Diane and Aesha also do a lot of recruiting at local soup kitchens.
"When we pick the vendors," Diane said, "we make sure they're not too dirty, that they don't look psychotic, that they don't smell like alcohol. We got to pick and choose our people. If they're too dirty, no one's going to accept a magazine from them, they're scared a bug'll jump on them or something."
Ironically, one of the problems that Aesha has run into is the fact that she doesn't look the part at all. She dresses neatly, she's well-groomed. "Some people are really rude for the simple fact that you're homeless but don't look homeless. I've gotten turned down for a lot of BIGnews for the simple fact that I don't look homeless. Why should I look homeless? There's clothing [at St. Agnes], showers, soap."
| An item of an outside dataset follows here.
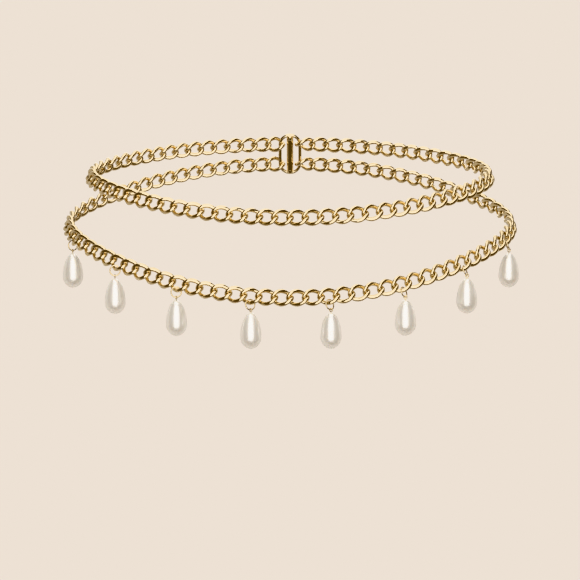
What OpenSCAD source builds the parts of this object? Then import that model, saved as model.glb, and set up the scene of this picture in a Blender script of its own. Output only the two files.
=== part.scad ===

"You can have a good reason for a bad decision," Jeffrey said of most of the homeless he's dealt with. "They blame themselves for the mess they're in and they want a job. That's American. We all do that."
Most of the people he encounters on the street, he said, don't want to be told they have a problem, and don't want to be told what to do. "We talk jobs, and we're all about letting them decide."
The magazine, he emphasized, exists currently as a side project for GCNSS. "We're not funded to do BIGnews?we're funded to do outreach and social services. We have a $3 million budget. Two million is city-funded, and the rest comes from a variety of sources?and our budget doesn't yet allow for BIGnews when it doesn't directly provide a bed or a meal for someone. It's an employment project. And the main reason it exists is to get people to work."
"I like this job," Diane told me. "It's a really good feeling... Once your attitude changes, everything about you changes. Now I'm a happy person. Every morning when I get up, I'm happy."